Email makes staff rude, social networks bore us silly and silicon.com work from home…

Interruption is bad for the soul.

Samuel Taylor Coleridge was famously interrupted by a "person from Porlock" when writing his poem Kubla Khan. By the time he managed to get rid of his visitor, he'd completely forgotten the rest of the poem, managing a mere 84 lines.

Still, nowadays he would have been lucky to get as far as "In Xanadu did Kubla Khan..." without being interrupted by an email, tweet or text.

Despite the modest benefit of saving the world from yet more poetry, interruptions are very, very annoying.

If you find yourself surrounded by rude and unproductive colleagues - and let's be honest, who doesn't - then there is a good chance that interruptions caused by technology are to blame.

And nobody likes being interrupted, especially at work.

Interruptions at work are making employees ruder and less productive, and wouldn’t you just know it - 60 per cent of work distractions involve technology.

Email, social networking, text messaging and instant messaging were all found guilty of disrupting the concentration of employees in a recent survey.

Nearly half of the workers surveyed said they can only work for 15 minutes or less without being interrupted and 53 per cent said they waste at least one hour a day due to distractions.
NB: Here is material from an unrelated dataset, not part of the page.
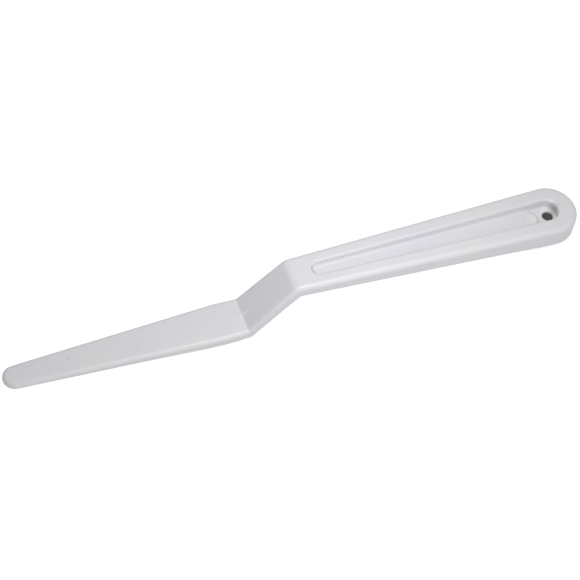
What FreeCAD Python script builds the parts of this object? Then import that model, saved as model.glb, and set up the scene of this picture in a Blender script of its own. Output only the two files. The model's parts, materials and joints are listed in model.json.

According to research commissioned by email software provider harmon.ie, tech-related interruptions are also making the workforce ruder.

At least that's our excuse.

Two out of three workers said they would disrupt a group meeting to communicate with someone else digitally.

So what technology leads the war against common courtesy in the workplace? The top culprit was email, with just shy of half those surveyed interrupting a meeting to send an email.

Over a third said they would interrupt a meeting to answer a mobile phone and 12 per cent would update their status on a social network, though presumably playing FarmVille or Mafia Wars is strictly off limits.

A third of employees said interruptions make it harder for them to produce work and a quarter said interruptions mean there is no time for "creative or deep thinking". That would have been the marketing department.

In addition to stress, digital interruption – not procrastination - is to blame for 10 per cent of employees missing deadlines while five per cent blamed loss of clients or business to interruptions - and not incompetence.

The average annual cost of wasted productivity caused by digital interruptions is £3,277.50 per employee.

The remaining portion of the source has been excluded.